→ Task to carry out: Please write out the material that follows, exactly as it stands.
>> begin Given material
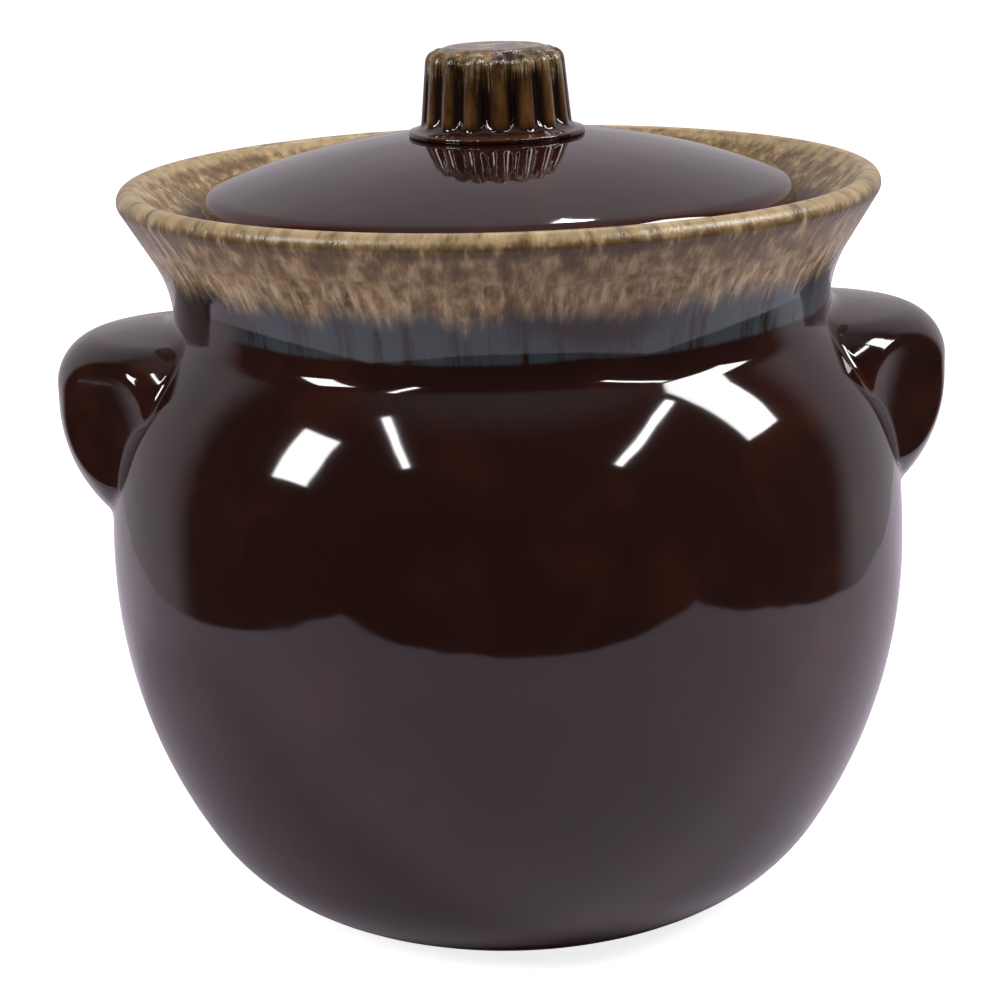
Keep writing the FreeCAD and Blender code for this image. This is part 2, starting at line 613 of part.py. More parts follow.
def reed_half(body, name):
    """Draw half of a reed that leans in towards the knob's axis, with a ball for its upper end."""
    foot_centre = Vector(size("reed_lower_centre"), size("reed_foot_height"), 0)
    top_radius = size("reed_upper_radius")
    top_centre = Vector(size("reed_upper_centre"), knob_y - size("reed_top_drop") - top_radius, 0)
    lean = unit(top_centre - foot_centre)
    outward = Vector(lean.y, -lean.x, 0)
    foot_end = foot_centre + outward * size("reed_lower_radius")
    shoulder = top_centre + outward * top_radius
    tip = top_centre + lean * top_radius
    outline = Outline(body, name)
    centre_line = outline.sketch.addGeometry(Part.LineSegment(foot_centre, top_centre), True)
    foot = outline.line(foot_centre, foot_end)
    side = outline.line(foot_end, shoulder)
    ball = outline.arc(top_centre, shoulder, tip, 1)
    back = outline.line(tip, foot_centre)
    outline.close({(foot, side), (ball, back), (back, foot)})
    outline.fix("Coincident", foot, 1, centre_line, 1)
    outline.fix("Coincident", ball, 3, centre_line, 2)
    outline.fix("PointOnObject", back, 1, centre_line)
    outline.fix("Perpendicular", foot, centre_line)
    outline.place_x("lower_centre", "sizes.reed_lower_centre", centre_line, 1)
    outline.place_y("foot_height", "sizes.reed_foot_height", centre_line, 1)
    outline.place_x("upper_centre", "sizes.reed_upper_centre", centre_line, 2)
    top_level = "sizes.knob_height - sizes.reed_top_drop - sizes.reed_upper_radius"
    outline.place_y("top_level", top_level, centre_line, 2)
    outline.bind("lower_radius", "sizes.reed_lower_radius", "Distance", foot)
    outline.radius("upper_radius", "sizes.reed_upper_radius", ball)
    return outline


knob = doc.addObject("PartDesign::Body", "knob_build")
turned(knob, "PartDesign::Revolution", "knob_turned", knob_core(knob, "knob_core"))
reed_outline = reed_half(knob, "reed_half")
doc.recompute()
reed = knob.newObject("PartDesign::Revolution", "reed")
reed.Profile = reed_outline.sketch
reed.ReferenceAxis = (reed_outline.sketch, ["Axis0"])
reed.Angle = 360.0
doc.recompute()
reeds = knob.newObject("PartDesign::PolarPattern", "reeds")
reeds.Originals = [reed]
reeds.Axis = (reed_outline.sketch, ["V_Axis"])
reeds.Angle = 360.0
reeds.Occurrences = reed_count
knob.Tip = reeds
doc.recompute()
knob.setExpression("Placement.Base.z", "lid_outline.Constraints.knob_seat_height")
finished(knob, "knob")
doc.recompute()

# Check every object, and then write each sub-part to its own file
for item in doc.Objects:
    if "Invalid" in item.State or "Error" in item.State:
        raise RuntimeError(item.Name + " has failed")
sub_parts = (pot_body, pot_mouth, lug_right, lug_left, lid, knob)
for item in sub_parts:
    if item.Shape.isNull() or not item.Shape.isValid() or len(item.Shape.Solids) != 1:
        raise RuntimeError(item.Label + " isn't one valid solid")
os.makedirs("parts", exist_ok=True)
for item in sub_parts:
    item.Shape.exportStep(os.path.join("parts", item.Label + ".step"))
    box = item.Shape.optimalBoundingBox()
    corners = (box.XMin, box.XMax, box.YMin, box.YMax, box.ZMin, box.ZMax)
    print(item.Label, "%.0f mm3" % item.Shape.Volume, "box", " ".join("%.2f" % corner for corner in corners))
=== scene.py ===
import math

import bmesh
import bpy
from mathutils import Matrix, Vector


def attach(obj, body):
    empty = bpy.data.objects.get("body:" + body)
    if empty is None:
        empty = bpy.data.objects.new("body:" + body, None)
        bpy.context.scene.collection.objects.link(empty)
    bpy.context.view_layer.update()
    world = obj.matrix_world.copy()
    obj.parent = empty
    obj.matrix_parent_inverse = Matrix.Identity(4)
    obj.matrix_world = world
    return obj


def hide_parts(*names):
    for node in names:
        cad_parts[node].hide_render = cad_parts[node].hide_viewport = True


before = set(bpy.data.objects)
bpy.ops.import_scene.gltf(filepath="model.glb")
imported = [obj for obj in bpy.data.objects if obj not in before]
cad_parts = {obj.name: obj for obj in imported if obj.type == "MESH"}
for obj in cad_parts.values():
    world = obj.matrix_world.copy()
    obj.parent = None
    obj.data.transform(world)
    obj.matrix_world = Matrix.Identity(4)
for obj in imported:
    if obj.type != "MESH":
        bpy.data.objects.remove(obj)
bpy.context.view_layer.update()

# Camera. It looks down a little at the pot from in front, slightly to the left of square, with a
# long lens, and it leans over by a degree or two as a hand-held one does.
camera_distance = 0.560
camera_height = 0.23843
camera_turn = math.radians(2.395)
camera_dip = math.radians(15.24)
camera_lean = math.radians(1.65)
lens_camera = bpy.data.cameras.new("camera")
lens_camera.lens = 94.75
lens_camera.sensor_width = 36.0
lens_camera.shift_x = -0.0074
camera = bpy.data.objects.new("camera", lens_camera)
bpy.context.collection.objects.link(camera)
camera_side = -camera_distance * math.sin(camera_turn)
camera_front = -camera_distance * math.cos(camera_turn)
camera.matrix_world = (
    Matrix.Translation((camera_side, camera_front, camera_height))
    @ Matrix.Rotation(-camera_turn, 4, "Z")
    @ Matrix.Rotation(math.pi / 2 - camera_dip, 4, "X")
    @ Matrix.Rotation(-camera_lean, 4, "Z")
)
bpy.context.scene.camera = camera

# Pot. Red-brown stoneware thrown on a wheel: a full round belly, a pinched neck, a flared mouth
# with a rolled lip, a ledge inside for the lid, and a turned foot ring left bare of glaze.
foot_radius = 0.0475
foot_ring_width = 0.006
foot_recess = 0.002
heel_height = 0.018
belly_lower_curve = 0.113
belly_radius = 0.0863
belly_height = 0.0775
belly_upper_curve = 0.180
shoulder_height = 0.097
crease_curve = 0.006
neck_radius = 0.0704
neck_height = 0.130
neck_curve = 0.027
rim_radius = 0.081
lip_curve = 0.0026
pot_height = 0.1584
belly_wall = 0.007
floor_thickness = 0.008
floor_curve = 0.030
throat_radius = 0.0585
throat_curve = 0.014
seat_height = 0.1484
seat_width = 0.0077
turn_steps = 256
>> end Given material
→ Result of the exercise:
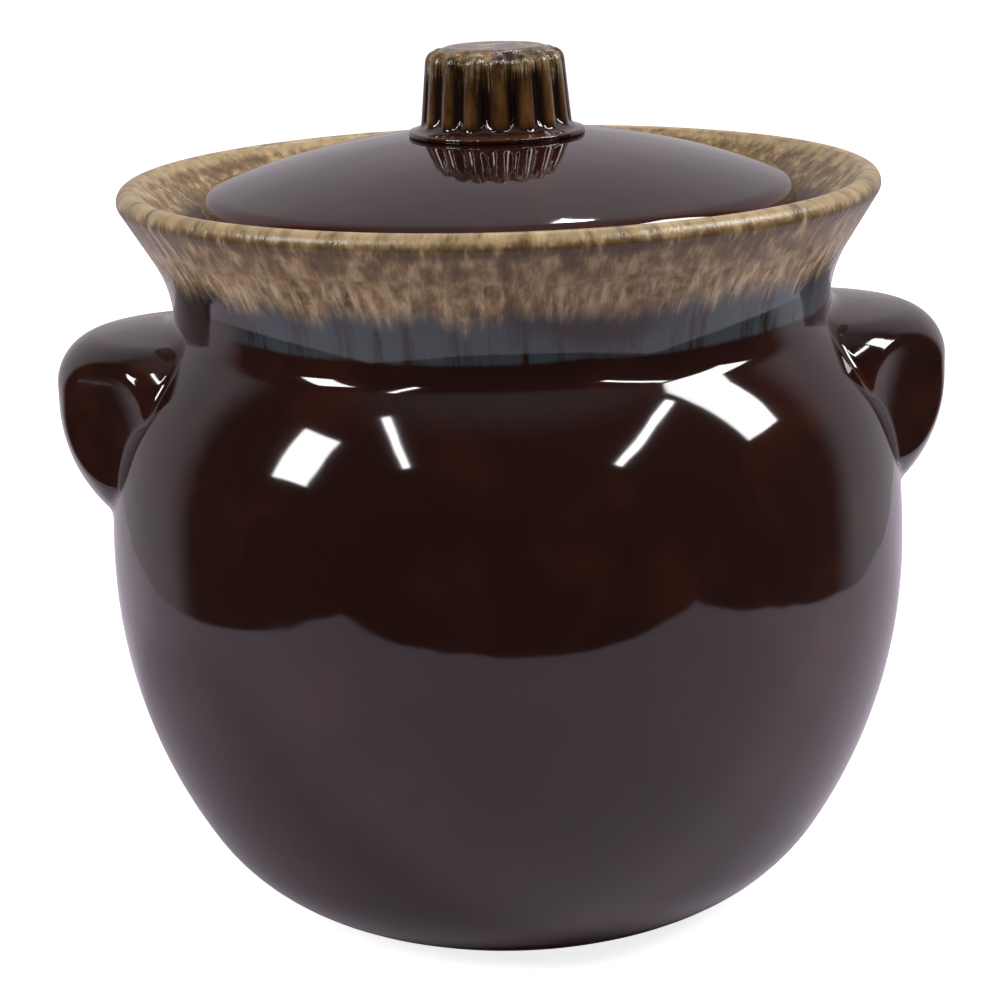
Keep writing the FreeCAD and Blender code for this image. This is part 2, starting at line 613 of part.py. More parts follow.
def reed_half(body, name):
    """Draw half of a reed that leans in towards the knob's axis, with a ball for its upper end."""
    foot_centre = Vector(size("reed_lower_centre"), size("reed_foot_height"), 0)
    top_radius = size("reed_upper_radius")
    top_centre = Vector(size("reed_upper_centre"), knob_y - size("reed_top_drop") - top_radius, 0)
    lean = unit(top_centre - foot_centre)
    outward = Vector(lean.y, -lean.x, 0)
    foot_end = foot_centre + outward * size("reed_lower_radius")
    shoulder = top_centre + outward * top_radius
    tip = top_centre + lean * top_radius
    outline = Outline(body, name)
    centre_line = outline.sketch.addGeometry(Part.LineSegment(foot_centre, top_centre), True)
    foot = outline.line(foot_centre, foot_end)
    side = outline.line(foot_end, shoulder)
    ball = outline.arc(top_centre, shoulder, tip, 1)
    back = outline.line(tip, foot_centre)
    outline.close({(foot, side), (ball, back), (back, foot)})
    outline.fix("Coincident", foot, 1, centre_line, 1)
    outline.fix("Coincident", ball, 3, centre_line, 2)
    outline.fix("PointOnObject", back, 1, centre_line)
    outline.fix("Perpendicular", foot, centre_line)
    outline.place_x("lower_centre", "sizes.reed_lower_centre", centre_line, 1)
    outline.place_y("foot_height", "sizes.reed_foot_height", centre_line, 1)
    outline.place_x("upper_centre", "sizes.reed_upper_centre", centre_line, 2)
    top_level = "sizes.knob_height - sizes.reed_top_drop - sizes.reed_upper_radius"
    outline.place_y("top_level", top_level, centre_line, 2)
    outline.bind("lower_radius", "sizes.reed_lower_radius", "Distance", foot)
    outline.radius("upper_radius", "sizes.reed_upper_radius", ball)
    return outline


knob = doc.addObject("PartDesign::Body", "knob_build")
turned(knob, "PartDesign::Revolution", "knob_turned", knob_core(knob, "knob_core"))
reed_outline = reed_half(knob, "reed_half")
doc.recompute()
reed = knob.newObject("PartDesign::Revolution", "reed")
reed.Profile = reed_outline.sketch
reed.ReferenceAxis = (reed_outline.sketch, ["Axis0"])
reed.Angle = 360.0
doc.recompute()
reeds = knob.newObject("PartDesign::PolarPattern", "reeds")
reeds.Originals = [reed]
reeds.Axis = (reed_outline.sketch, ["V_Axis"])
reeds.Angle = 360.0
reeds.Occurrences = reed_count
knob.Tip = reeds
doc.recompute()
knob.setExpression("Placement.Base.z", "lid_outline.Constraints.knob_seat_height")
finished(knob, "knob")
doc.recompute()

# Check every object, and then write each sub-part to its own file
for item in doc.Objects:
    if "Invalid" in item.State or "Error" in item.State:
        raise RuntimeError(item.Name + " has failed")
sub_parts = (pot_body, pot_mouth, lug_right, lug_left, lid, knob)
for item in sub_parts:
    if item.Shape.isNull() or not item.Shape.isValid() or len(item.Shape.Solids) != 1:
        raise RuntimeError(item.Label + " isn't one valid solid")
os.makedirs("parts", exist_ok=True)
for item in sub_parts:
    item.Shape.exportStep(os.path.join("parts", item.Label + ".step"))
    box = item.Shape.optimalBoundingBox()
    corners = (box.XMin, box.XMax, box.YMin, box.YMax, box.ZMin, box.ZMax)
    print(item.Label, "%.0f mm3" % item.Shape.Volume, "box", " ".join("%.2f" % corner for corner in corners))
=== scene.py ===
import math

import bmesh
import bpy
from mathutils import Matrix, Vector


def attach(obj, body):
    empty = bpy.data.objects.get("body:" + body)
    if empty is None:
        empty = bpy.data.objects.new("body:" + body, None)
        bpy.context.scene.collection.objects.link(empty)
    bpy.context.view_layer.update()
    world = obj.matrix_world.copy()
    obj.parent = empty
    obj.matrix_parent_inverse = Matrix.Identity(4)
    obj.matrix_world = world
    return obj


def hide_parts(*names):
    for node in names:
        cad_parts[node].hide_render = cad_parts[node].hide_viewport = True


before = set(bpy.data.objects)
bpy.ops.import_scene.gltf(filepath="model.glb")
imported = [obj for obj in bpy.data.objects if obj not in before]
cad_parts = {obj.name: obj for obj in imported if obj.type == "MESH"}
for obj in cad_parts.values():
    world = obj.matrix_world.copy()
    obj.parent = None
    obj.data.transform(world)
    obj.matrix_world = Matrix.Identity(4)
for obj in imported:
    if obj.type != "MESH":
        bpy.data.objects.remove(obj)
bpy.context.view_layer.update()

# Camera. It looks down a little at the pot from in front, slightly to the left of square, with a
# long lens, and it leans over by a degree or two as a hand-held one does.
camera_distance = 0.560
camera_height = 0.23843
camera_turn = math.radians(2.395)
camera_dip = math.radians(15.24)
camera_lean = math.radians(1.65)
lens_camera = bpy.data.cameras.new("camera")
lens_camera.lens = 94.75
lens_camera.sensor_width = 36.0
lens_camera.shift_x = -0.0074
camera = bpy.data.objects.new("camera", lens_camera)
bpy.context.collection.objects.link(camera)
camera_side = -camera_distance * math.sin(camera_turn)
camera_front = -camera_distance * math.cos(camera_turn)
camera.matrix_world = (
    Matrix.Translation((camera_side, camera_front, camera_height))
    @ Matrix.Rotation(-camera_turn, 4, "Z")
    @ Matrix.Rotation(math.pi / 2 - camera_dip, 4, "X")
    @ Matrix.Rotation(-camera_lean, 4, "Z")
)
bpy.context.scene.camera = camera

# Pot. Red-brown stoneware thrown on a wheel: a full round belly, a pinched neck, a flared mouth
# with a rolled lip, a ledge inside for the lid, and a turned foot ring left bare of glaze.
foot_radius = 0.0475
foot_ring_width = 0.006
foot_recess = 0.002
heel_height = 0.018
belly_lower_curve = 0.113
belly_radius = 0.0863
belly_height = 0.0775
belly_upper_curve = 0.180
shoulder_height = 0.097
crease_curve = 0.006
neck_radius = 0.0704
neck_height = 0.130
neck_curve = 0.027
rim_radius = 0.081
lip_curve = 0.0026
pot_height = 0.1584
belly_wall = 0.007
floor_thickness = 0.008
floor_curve = 0.030
throat_radius = 0.0585
throat_curve = 0.014
seat_height = 0.1484
seat_width = 0.0077
turn_steps = 256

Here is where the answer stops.